My kid is about to become the pigpen of the class.  I just know it.
And I'm about to become the pigpen mom.

These are the types of things I never thought about when I thought about what to think about Jake going to school.

2.06.2011

I love to make soup on Sundays.  Fry down the onion and celery and maybe garlic and toss whatever is in the fridge into the stockpot and let it cook for a couple hours.  Makes the whole house smell amazing and makes food for a week.

Bowl after bowl after bowl of soup. 
Ssssoooooooouuppppppppp.
Same soup again and again and again and again.

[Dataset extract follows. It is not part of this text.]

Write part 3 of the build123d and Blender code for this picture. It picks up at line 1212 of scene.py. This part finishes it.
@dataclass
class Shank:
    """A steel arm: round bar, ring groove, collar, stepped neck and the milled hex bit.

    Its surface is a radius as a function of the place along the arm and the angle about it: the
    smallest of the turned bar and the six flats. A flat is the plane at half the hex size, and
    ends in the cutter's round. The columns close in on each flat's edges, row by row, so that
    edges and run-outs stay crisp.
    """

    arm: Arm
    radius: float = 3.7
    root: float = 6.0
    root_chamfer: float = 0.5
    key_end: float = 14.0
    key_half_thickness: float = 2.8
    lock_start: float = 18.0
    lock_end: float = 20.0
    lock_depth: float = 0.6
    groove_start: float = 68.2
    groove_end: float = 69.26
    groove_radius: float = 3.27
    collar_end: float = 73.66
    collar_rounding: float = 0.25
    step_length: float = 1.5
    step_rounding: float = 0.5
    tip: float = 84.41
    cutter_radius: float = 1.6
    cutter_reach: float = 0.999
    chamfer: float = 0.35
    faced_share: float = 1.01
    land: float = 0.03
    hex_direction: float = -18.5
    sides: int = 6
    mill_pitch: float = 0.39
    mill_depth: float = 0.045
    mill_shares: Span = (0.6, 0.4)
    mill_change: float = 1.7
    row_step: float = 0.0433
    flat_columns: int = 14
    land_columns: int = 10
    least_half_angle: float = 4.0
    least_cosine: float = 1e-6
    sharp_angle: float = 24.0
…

So I came up with a solution.  I call it Soup That is Based on that Story in the Bible Where the Lady Keeps Taking a Coin from Her Purse or Maybe it was Wheat from a Sack or Water from a Well or Fish from a Barrel but the Purse/Sack/Well/Barrel Never Runs Empty but Whatever the Story is, My Brain Automatically Tells Me it's Pickles from a Jar, Most Likely because I Haven't Heard nor Read the Story in Thirty Years and I Loved Pickles as a Small Child and I'm Not Motivated to Check the Facts because I don't Care because it's the Moral that Counts.

-or-

"Pickle Soup"

Pickle Soup is simple.  You start with the basic-est of basic soup on Sunday, and then every day you add something else so it's a little different each time you eat it.

Today I made potato soup.  Tomorrow I'll probably add broccoli.  Cheese the next day.  Then carrots the following.  A can of corn.  Dice up those tomatoes.  The halfabagga frozen peas that's in the back of the freezer.  Some crab, maybe.

It's a good way to use up what you have, eat something that doesn't come off a lunch truck, feel creative in the kitchen, and make up your own bible stories upon which to base your life.